La volta, l’arco santo, le pareti laterali e la controfacciata sono un tripudio di volti e corpi spesso grotteschi, ispirati alla gente del posto. Sono andati invece perduti gli affreschi quattrocenteschi, pertanto non attribuibili a Romanino, che ricoprivano l’abside, e quelli sulle pareti esterne. Di questi rimangono solo due scene, staccate, riguardanti l’Adorazione dei Magi, conservate nell’abside.
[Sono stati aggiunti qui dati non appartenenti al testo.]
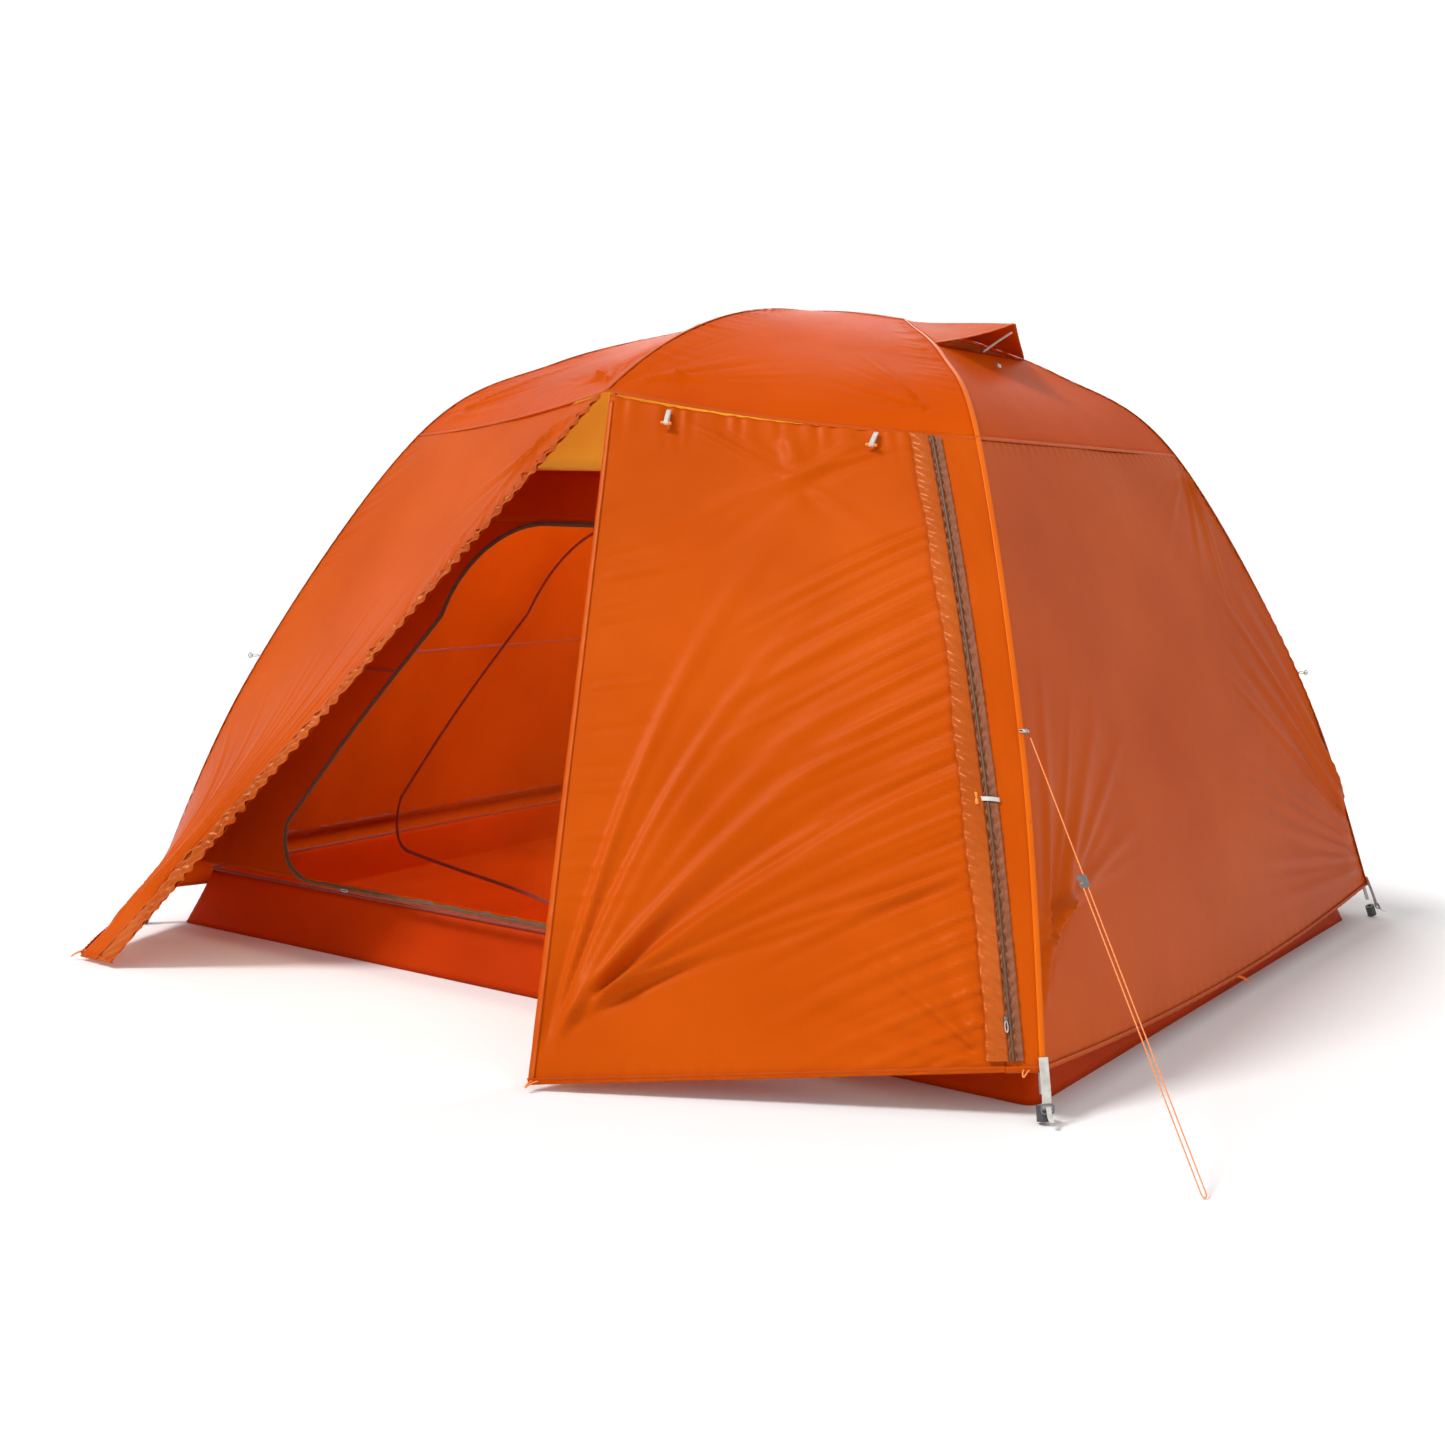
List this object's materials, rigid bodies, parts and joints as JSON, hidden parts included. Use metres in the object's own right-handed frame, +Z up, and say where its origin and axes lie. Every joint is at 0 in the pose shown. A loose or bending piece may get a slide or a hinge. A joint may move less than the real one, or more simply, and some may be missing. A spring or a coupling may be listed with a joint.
{
  "type": "pole dome tent",
  "caption": "Free-standing dome tent on hubbed poles, with a rain fly, two vestibules, an inner tent, a propped roof vent and a guyline.",
  "frame": {"origin": "on the ground, at the middle of the tent's footprint", "axes": "+Z up, +X along the long side towards the vented end, -Y towards the open vestibule"},
  "size_m": [2.9804, 3.201, 1.6607],
  "materials": {
    "pole": "satin drawn tube",
    "hub_plastic": "matte",
    "fly_cap": "satin coated ripstop",
    "fly_side": "satin coated ripstop",
    "inner_wall": "matte woven",
    "netting": "fine mesh",
    "tub_floor": "coated woven",
    "webbing": "woven tape",
    "toggle": "matte",
    "cord": "braided cord",
    "hardware": "matte"
  },
  "bodies": {
    "tent": {"brow_pole": "pole", "corner_strap_far_left": "webbing", "corner_strap_far_right": "webbing", "corner_strap_near_left": "webbing", "corner_strap_near_right": "webbing", "far_vestibule_panel": "fly_side", "far_zip_strip": "fly_side", "fly_cap": "fly_cap", "fly_end_left": "fly_side", "fly_end_right": "fly_side", "foot_far_left": "hardware", "foot_far_right": "hardware", "foot_near_left": "hardware", "foot_near_right": "hardware", "guyline": "cord", "guyout_far_left": "webbing", "guyout_far_right": "webbing", "guyout_near_left": "webbing", "guyout_near_right": "webbing", "hub_left": "hub_plastic", "hub_right": "hub_plastic", "inner_ceiling": "netting", "inner_wall_far": "inner_wall", "inner_wall_left": "inner_wall", "inner_wall_near": "inner_wall", "inner_wall_right": "inner_wall", "leg_lower_far_left": "pole", "leg_lower_far_right": "pole", "leg_lower_near_left": "pole", "leg_lower_near_right": "pole", "leg_upper_far_left": "pole", "leg_upper_far_right": "pole", "leg_upper_near_left": "pole", "leg_upper_near_right": "pole", "near_vestibule_panel": "fly_side", "near_zip_strip": "fly_side", "ridge_pole": "pole", "tub_floor": "tub_floor", "vent_mesh": "netting"},
    "near_awning": {"near_door_panel": "fly_side", "near_rolled_door": "fly_side"},
    "near_toggle_1": {"near_toggle_1": "toggle"},
    "near_toggle_2": {"near_toggle_2": "toggle"},
    "far_awning": {"far_door_panel": "fly_side", "far_door_middle": "fly_side"},
    "far_toggle_1": {"far_toggle_1": "toggle"},
    "far_toggle_2": {"far_toggle_2": "toggle"},
    "near_fly_slider": {"near_fly_zip_slider": "hardware"},
    "far_fly_slider": {"far_fly_zip_slider": "hardware"},
    "near_inner_door_leaf": {"near_inner_door": "netting"},
    "near_inner_slider": {"near_inner_zip_slider": "hardware"},
    "far_inner_door_leaf": {"far_inner_door": "netting"},
    "far_inner_slider": {"far_inner_zip_slider": "hardware"},
    "vent_strut": {"vent_strut": "webbing"},
    "vent_hood": {"vent_hood": "fly_cap"},
    "line_tensioner": {"guyline_tensioner": "hardware"}
  },
  "joints": [
    {"name": "near_awning_lift", "type": "hinge", "parent": "tent", "child": "near_awning", "pos_m": [0.01433, -0.8704, 1.38173], "axis": [-0.949, -0.2982, 0.1028], "range_deg": [0, 65]},
    {"name": "near_toggle_1_twist", "type": "hinge", "parent": "near_awning", "child": "near_toggle_1", "pos_m": [0.16922, -0.86085, 1.32482], "axis": [0.3037, -0.7964, 0.5231], "range_deg": [-90, 90]},
    {"name": "near_toggle_2_twist", "type": "hinge", "parent": "near_awning", "child": "near_toggle_2", "pos_m": [0.62381, -0.71834, 1.28083], "axis": [0.2998, -0.7728, 0.5594], "range_deg": [-90, 90]},
    {"name": "far_awning_lift", "type": "hinge", "parent": "tent", "child": "far_awning", "pos_m": [0.01433, 0.8704, 1.38173], "axis": [0.949, -0.2982, -0.1028], "range_deg": [0, 65]},
    {"name": "far_toggle_1_twist", "type": "hinge", "parent": "far_awning", "child": "far_toggle_1", "pos_m": [0.16922, 0.86085, 1.32482], "axis": [0.3037, 0.7964, 0.5231], "range_deg": [-90, 90]},
    {"name": "far_toggle_2_twist", "type": "hinge", "parent": "far_awning", "child": "far_toggle_2", "pos_m": [0.62381, 0.71834, 1.28083], "axis": [0.2998, 0.7728, 0.5594], "range_deg": [-90, 90]},
    {"name": "near_fly_zip", "type": "hinge", "parent": "tent", "child": "near_fly_slider", "pos_m": [-1.53809, 1.7908, -1.43881], "axis": [-0.7293, -0.6842, -0.0051], "range_deg": [0, 16.6]},
    {"name": "far_fly_zip", "type": "hinge", "parent": "tent", "child": "far_fly_slider", "pos_m": [-1.53809, -1.7908, -1.43881], "axis": [0.7293, -0.6842, 0.0051], "range_deg": [0, 16.6]},
    {"name": "near_inner_door_swing", "type": "hinge", "parent": "tent", "child": "near_inner_door_leaf", "pos_m": [0.42, -0.62, 0.6], "axis": [0, 0, -1], "range_deg": [-20, 18]},
    {"name": "near_inner_zip", "type": "slide", "parent": "tent", "child": "near_inner_slider", "axis": [1, 0, 0], "range_m": [0, 0.95]},
    {"name": "far_inner_door_swing", "type": "hinge", "parent": "tent", "child": "far_inner_door_leaf", "pos_m": [0.42, 0.62, 0.6], "axis": [0, 0, 1], "range_deg": [0, 38]},
    {"name": "far_inner_zip", "type": "slide", "parent": "tent", "child": "far_inner_slider", "axis": [1, 0, 0], "range_m": [0, 0.95]},
    {"name": "vent_strut_fold", "type": "hinge", "parent": "tent", "child": "vent_strut", "pos_m": [0.53, 0, 1.542], "axis": [0, 1, 0], "range_deg": [0, 48]},
    {"name": "vent_hood_drop", "type": "hinge", "parent": "tent", "child": "vent_hood", "pos_m": [0.335, 0, 1.636], "axis": [0, 1, 0], "range_deg": [0, 9.6]},
    {"name": "guyline_tension", "type": "slide", "parent": "tent", "child": "line_tensioner", "axis": [0.5557, -0.3894, -0.7346], "range_m": [0, 0.45]}
  ],
  "couplings": [
    {"joint": "vent_hood_drop", "follows": "vent_strut_fold", "ratio": 0.2}
  ]
}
La parete sinistra rappresenta i drammatici momenti della Passione, mentre su quella di destra, nella vela della prima campata, si trovano sequenze della Resurrezione. Tutti gli episodi raffigurati fanno da corollario al tema, grandiosamente espresso sulla controfacciata, della Crocifissione. Nelle vele delle tre crociere vi sono 24 figure, estremamente “michelangiolesche”, di profeti, re, patriarchi e sibille. Otto veggenti decorano i due archi che separano le tre campate. Sull’arco santo si ammirano il Padre Eterno e l’Annunciazione, con l’Arcangelo Gabriele a sinistra e la Vergine a destra; in basso, la Discesa dello Spirito Santo e la Deposizione al Sepolcro. Sulle pareti i momenti principali della Passione, Morte e Resurrezione di Cristo.

L’affresco della controfacciata è il culmine dell’intero ciclo; la grande e drammatica Crocifissione. Una scena concitata e piena di violenza, una narrazione molto distante dalle forme idealizzate del classicismo rinascimentale da cui Romanino si allontana sempre più entrando in contatto con luoghi, persone e una spiritualità più semplice e popolana.

Al centro la figura del Cristo crocifisso e ai suoi piedi una Maddalena dalle braccia e dal volto di contadina ad abbracciare disperatamente la croce. Ai lati della croce di Cristo le figure dei due ladroni, mentre sotto le croci la scena è colma di figure varie e scomposte.